I have been full of praise for Kenya’s media during the recent, still-not-concluded, general election. Local media coverage was vibrant and lively, and most importantly, stayed away from the parochiality and bias of the past. I was delighted to see very young anchors and journalists handling very weighty matters with verve and aplomb. Applause.

Yet, as we cherished our own, we simultaneously became very intolerant of foreign media. The world’s news houses, it must be said, did not cover themselves in glory in covering our election. There were some execrable reports and very questionable imagery used, in TV channels and newspapers who really should know better.

I myself was approached repeatedly for comments or participation in foreign talk-shows as the election loomed. But I soon discovered one sad fact: the only thing that was really on the agenda was this question: How bloody will this election be?

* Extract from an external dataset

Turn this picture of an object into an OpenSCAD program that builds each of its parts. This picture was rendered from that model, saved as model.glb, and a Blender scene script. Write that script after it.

After a few attempts to suggest that there were other, bigger, better stories to cover in discussing Kenya – such as how astonishingly quickly a young population is embracing connectivity and technology – I gave up and simply declined all requests.

My fellow Kenyans were more forthright in their responses. Vigorous social-media campaigns were launched with much self-righteous zeal to attack foreign media and hold them to account. By and large, this worked: some apologies were received, and a few of the better outlets tried to make amends by covering more positive stories.

It is perhaps time to take stock. It remains true: the world comes to report on Africa with the story already written. The frame is the same; only names and dates need to changed. The plotlines are cast in stone: tribal enmities; horrific bloodletting; egregious corruption; comical leadership dynasties.

These media houses, please remember, are not catering for us. Their customers are their home audience, and the story that sells is the one that shows Africa ablaze again, too woeful to look after its own affairs. If they want to remain relevant in Africa and gain African audiences, they will have to take off those cracked spectacles and invest in new ones. Otherwise, Africa will build its own media and tell its own stories in its own way.

But pause for a moment. I have said in the past: we are very quick to make foreigners a convenient bugbear and deflect attention from our own problems. Whilst I was delighted with the leaps made by our own journalists, a part of me wondered why and when our media became razzmatazz specialists rather than interrogators of the high and mighty.

How, for example, did we miss all the electoral procurement lapses that are now coming to light, and fail to warn of voter-system collapse? Were we all too invested in the “peace-at-all-costs” story? And why don’t we attack our own scams with the same vigour with which we organize protests against foreigners?

Let’s be circumspect. I asked on this page in 2008: “Would a typical Kenyan journalist sent to cover the Pakistan debacle, say, understand the nuances and unspoken norms of that society? Would he or she prepare an in-depth report that provided genuine new insights into the problems bedevilling Pakistan?”

We must also be careful of trumpeting the ‘Rising Africa’ story from the rooftops. These are early days, and I can’t help but notice the most vociferous voices that attack foreign coverage are the ones with much to gain and the most to lose from that coverage: those who need investment and tourism dollars to keep flowing in from the West. So, just as foreign editors may be invested in chaos stories, we have our own cheerleaders heavily invested in triumphant tales of silicon cities in a peaceful paradise.

Africa will indeed be just fine, eventually. But only by embracing the truth, not bias or hyperbole.